When I first drove to move into my freshman year dorm, I passed by a massive Mosque; the biggest I had ever seen. It had towering minarets, it was decorated with Islamic arches and tile work, and it sat directly across the park from my dorm room window. The mosque in the city I was from was a small building, with no identifiable Islamic Marking aside from the sign which read “Crescent Community Center”. It only took a couple days to learn the Mosque wasn’t a mosque, but a theater called Altria. It used to be called the Mosque theater, as the owner of the park across the street from me insisted on telling me. I, too, have a Islamic exterior.

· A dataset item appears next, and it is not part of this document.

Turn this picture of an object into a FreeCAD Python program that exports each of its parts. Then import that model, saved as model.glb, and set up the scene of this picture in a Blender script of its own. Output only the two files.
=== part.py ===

I look just like my Arab father, and nothing like my Slavic mother. Arabs walk up to me, compliment my dark hair, ask me where I’m from, and introduce themselves in Arabic. I always feel terrible to disappoint them and explain that my father didn’t pass his language to me. I cannot provide the same, safe Islamic, female space I spent so long making art about. And yet, I searched for that same comfort in Altria. But Altria is not a mosque.

La Mezquita, a Catholic church in Cordoba, still is surrounded by the striped arches that were built when it was originally constructed as a Mosque. But the Roman architecture of the Hagia Sophia was simply partially covered by Islamic calligraphy, and it now exists as a mosque. So what is an Arab or Islamic object? If an Orientalist painting is not an Arab painting, what does that make me? Is an appearance enough to signify an identity, or can an exterior betray an interior?